Skip to contents

Replaces outlier values (those exceeding a threshold) with the moving average of adjacent non-outlier values. Useful for smoothing time series data where outliers should be replaced with locally consistent values rather than removed.

Usage

impute_outlier_ma(x, threshold)

Arguments

x

Numeric vector of values. Should be sorted by time within groups before calling this function.

threshold

Numeric scalar. Values strictly greater than this threshold are considered outliers and will be imputed.

Value

Numeric vector of the same length as x, with outliers replaced by the rounded moving average of valid adjacent values. If no valid adjacent values exist, the original value is retained.

Details

The function works as follows:

  1. For each value, it checks if the previous and next values are non-outliers (i.e., <= threshold)

  2. If a value exceeds the threshold, it calculates the mean of valid adjacent values (previous and/or next)
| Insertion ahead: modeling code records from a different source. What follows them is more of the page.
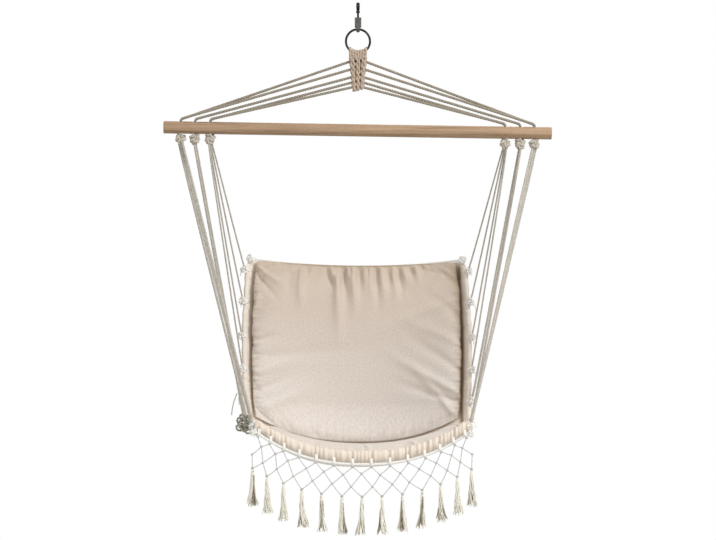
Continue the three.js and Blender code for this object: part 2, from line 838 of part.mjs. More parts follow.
function rowPlaces(row) {
  const count = row % 2 === 0 ? netLoops : netLoops - 1;
  return Array.from({ length: count }, (_, i) => i - (count - 1) / 2);
}

// Under the rope a strand starts at the foot of its loop, and below that at a knot.
function netPoint(row, place) {
  if (row > 0) return netKnot(row, place);
  const { point, along } = onFrontRope(place);
  return point.addScaledVector(new THREE.Vector3(along.z, 0, -along.x).normalize(), netLoopRadius);
}

// One cord zigzags between two rows of knots.
function netZigzag(upperRow) {
  const wide = upperRow % 2 === 0 ? upperRow : upperRow + 1;
  const tight = upperRow % 2 === 0 ? upperRow + 1 : upperRow;
  const step = new THREE.Vector3(0, 0, -netCordRadius / 2);
  const at = (row, place) => (row === upperRow ? netPoint(row, place).add(step) : netPoint(row, place));
  const points = rowPlaces(wide).flatMap((place, i) => [
    ...(i > 0 ? [at(tight, place - 1 / 2)] : []),
    at(wide, place),
  ]);
  return tube(points, netCordRadius * netBendSwell, netCordSides);
}

function fringeNet() {
  const loops = rowPlaces(0).map((place) => {
    const { point, along } = onFrontRope(place);
    return wireRing(point, along, netLoopRadius, netCordRadius, netCordSides, loopSides);
  });
  const cords = netRowDrops.map((_, row) => netZigzag(row));
  const lowest = netRowDrops.length;
  const knots = rowPlaces(lowest).map((place) => {
    return ball(netKnot(lowest, place), netKnotRadius, netKnotSides, netKnotRings);
  });
  return joined([...loops, ...cords, ...knots]);
}

function tassel(place) {
  const knot = netKnot(netRowDrops.length, place);
  const top = -(netKnotRadius + seatGap);
  const foot = -tasselLength;
  const profile = [
    new THREE.Vector2(0, foot),
    new THREE.Vector2(tasselFootRadius, foot),
    new THREE.Vector2(tasselMiddleRadius, foot * tasselMiddleShare),
    new THREE.Vector2(tasselNeckRadius, foot * tasselNeckShare),
    new THREE.Vector2(tasselHeadRadius, foot * tasselHeadShare),
    new THREE.Vector2(tasselNeckRadius / 2, top),
    new THREE.Vector2(0, top),
  ];
  const lathe = upright(new THREE.LatheGeometry(profile, tasselSides));
  return lathe.translate(knot.x, knot.y, knot.z);
}

// Finishes
function finish(color, roughness, metalness) {
  return new THREE.MeshStandardMaterial({ color, roughness, metalness });
}

const darkSteel = finish(0x3c3d3b, 0.35, 1);
const greySteel = finish(0x7d8178, 0.45, 1);
const tanCord = finish(0xc3aa8d, 0.9, 0);
const creamCord = finish(0xe1d7c3, 0.9, 0);
const wood = finish(0xc4a582, 0.55, 0);
const canvasCloth = finish(0xe6dac8, 0.9, 0);
const padCloth = finish(0xd6cabc, 0.9, 0);

const chair = new THREE.Group();
chair.name = 'hammock_chair';

function addPiece(name, geometry, material) {
  const mesh = new THREE.Mesh(geometry, material);
  mesh.name = name;
  chair.add(mesh);
}

addPiece('swivel_eye', upperEye(), darkSteel);
addPiece('swivel_washer', thrustWasher(), darkSteel);
addPiece('swivel_nut', retainingNut(), darkSteel);
addPiece('swivel_body', swivelBody(), greySteel);
addPiece('hanging_ring', hangingRing(), darkSteel);
addPiece('head_braid', headBraid(), tanCord);
upperCords().forEach(([name, geometry]) => addPiece(name, geometry, creamCord));
addPiece('spreader_bar', spreaderBar(), wood);
for (const side of [-1, 1]) {
  const word = side < 0 ? 'left' : 'right';
  holePlaces.forEach((_, hole) => {
    addPiece(`stopper_knot_${word}_${hole + 1}`, stopperKnot(side, hole), creamCord);
  });
  loopPlaces.forEach((_, i) => {
    addPiece(`side_cord_${word}_${i + 1}`, sideCord(side, i), creamCord);
  });
}
addPiece('seat_canvas', seatCanvas(), canvasCloth);
addPiece('back_pad', backPad(), padCloth);
addPiece('seat_pad', seatPad(), padCloth);
addPiece('hem_rope', hemRope(), creamCord);
addPiece('front_rope', frontRope(), creamCord);
addPiece('fringe_net', fringeNet(), creamCord);
rowPlaces(netRowDrops.length).forEach((where, i) => addPiece(`tassel_${i + 1}`, tassel(where), creamCord));

export default chair;
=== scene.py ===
"""Looks of a hammock chair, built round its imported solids."""
import math
import random

import bmesh
import bpy
import numpy as np
from mathutils import Matrix, Vector


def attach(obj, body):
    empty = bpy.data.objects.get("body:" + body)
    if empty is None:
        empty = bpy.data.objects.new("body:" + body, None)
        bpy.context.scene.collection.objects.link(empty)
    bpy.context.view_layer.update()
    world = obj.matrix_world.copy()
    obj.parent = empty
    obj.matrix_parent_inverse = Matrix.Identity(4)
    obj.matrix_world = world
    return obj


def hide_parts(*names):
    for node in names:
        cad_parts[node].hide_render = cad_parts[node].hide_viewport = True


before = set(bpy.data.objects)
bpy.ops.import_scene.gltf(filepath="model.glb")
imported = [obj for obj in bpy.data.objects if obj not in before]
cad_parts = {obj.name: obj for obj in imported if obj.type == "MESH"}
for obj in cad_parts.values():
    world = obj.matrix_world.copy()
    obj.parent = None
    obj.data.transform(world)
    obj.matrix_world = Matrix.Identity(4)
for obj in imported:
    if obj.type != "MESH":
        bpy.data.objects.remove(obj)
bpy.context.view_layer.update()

bl_info = {
    "name": "Hammock chair",
    "version": (1, 0, 0),
    "blender": (4, 5, 0),
    "location": "View3D > Sidebar > Hammock",
    "description": "Builds a padded hammock chair with its cords, pads, net and tassels",
    "category": "Add Mesh",
}

SIDES = (("left", -1), ("right", 1))

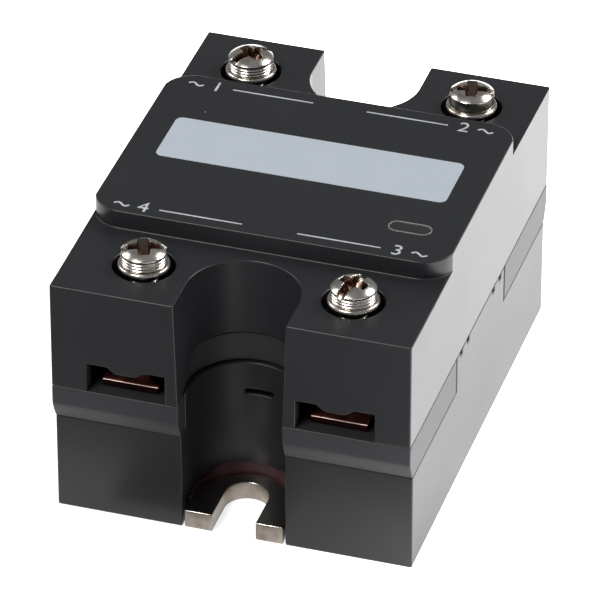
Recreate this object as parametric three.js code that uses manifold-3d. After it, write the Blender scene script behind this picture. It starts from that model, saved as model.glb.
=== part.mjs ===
// Panel-mount solid state relay: a plastic case on a metal base plate, with four
// screw terminals that travel down their wells to clamp a wire. Millimetres, +Z up,
// +Y towards the load terminals, origin at the middle of the base plate's underside.
import * as THREE from 'three';
import { mergeVertices } from 'three/addons/utils/BufferGeometryUtils.js';
import Module from 'manifold-3d';

const wasm = await Module();
wasm.setup();

// Outside of the case
const width = 44;
const length = 60;
const shoulderTop = 32;
const plateauTop = 34.4;
const plateauLength = 32;
const plateauCorner = 4;
const coverFoot = 17.9;
const carrierFoot = 13;
const wall = 1.8;
const gap = 0.3;
const above = 40;

// Base plate, and the bays that its mounting slots lie in
const plateTop = 2.4;
const plateWidth = 39.2;
const plateLength = 51.2;
const plateCorner = 1;
const tongueWidth = 12.2;
const tongueInset = 0.05;
const endRecess = 1.15;
const boltCentres = 47.6;
const boltSlotWidth = 5.4;
const sealTop = 2.9;
const bayCentre = 24.8;
const bayRadius = 6.4;
const bayRadiusAtShoulder = 6.85;
const bayWall = 1.5;
const bayRoundness = 12;
const linerWall = 0.8;
const linerEnd = 27;
const collarInset = 0.6;
const collarWall = 1.4;

// Screw terminals
const inputSpacing = 25.6;
const loadSpacing = 28.2;
const screwRow = 22.6;
const wellRadius = 3.7;
const sleeveRadius = 4.9;
const sleeveFoot = 22.6;
const washerFoot = 31.85;
const washerThickness = 0.7;
const washerRadius = 3.15;
const headRadius = 2.75;
const headHeight = 1.95;
const domeHeight = 0.3;
const shankRadius = 1.75;
const neckRadius = 1.6;
const shankTip = 16.4;
const threadHole = shankRadius + gap;
const shankRoom = threadHole + 0.15;
const nutSize = 7;
const nutHeight = 3.5;
const strapTop = 18.9;
const strapWidth = 7;
const strapEnd = 28.2;
const wireSlotWidth = 9.6;
const wireSlotTop = 21.75;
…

  3. The outlier is replaced with the rounded moving average

  4. If no valid adjacent values exist (both neighbors are also outliers or NA), the original value is kept

This approach preserves local trends while removing spike anomalies. It's particularly useful for time series where outliers represent data errors rather than true signal.

Examples

# simple example with one outlier
x <- c(10, 12, 100, 14, 11)
impute_outlier_ma(x, threshold = 50)
#> [1] 10 12 13 14 11
# Returns: c(10, 12, 13, 14, 11) - the 100 is replaced with mean(12, 14) = 13

# consecutive outliers - only outer edges get imputed
x <- c(10, 100, 200, 15)
impute_outlier_ma(x, threshold = 50)
#> [1] 10 10 15 15
# Returns: c(10, 10, 15, 15) - each outlier uses its one valid neighbor

# use with dplyr for grouped time series
if (FALSE) { # \dontrun{
data |>
  dplyr::arrange(adm2, date) |>
  dplyr::group_by(adm2) |>
  dplyr::mutate(
    cases_imputed = impute_outlier_ma(cases, threshold = upper_bound)
  ) |>
  dplyr::ungroup()
} # }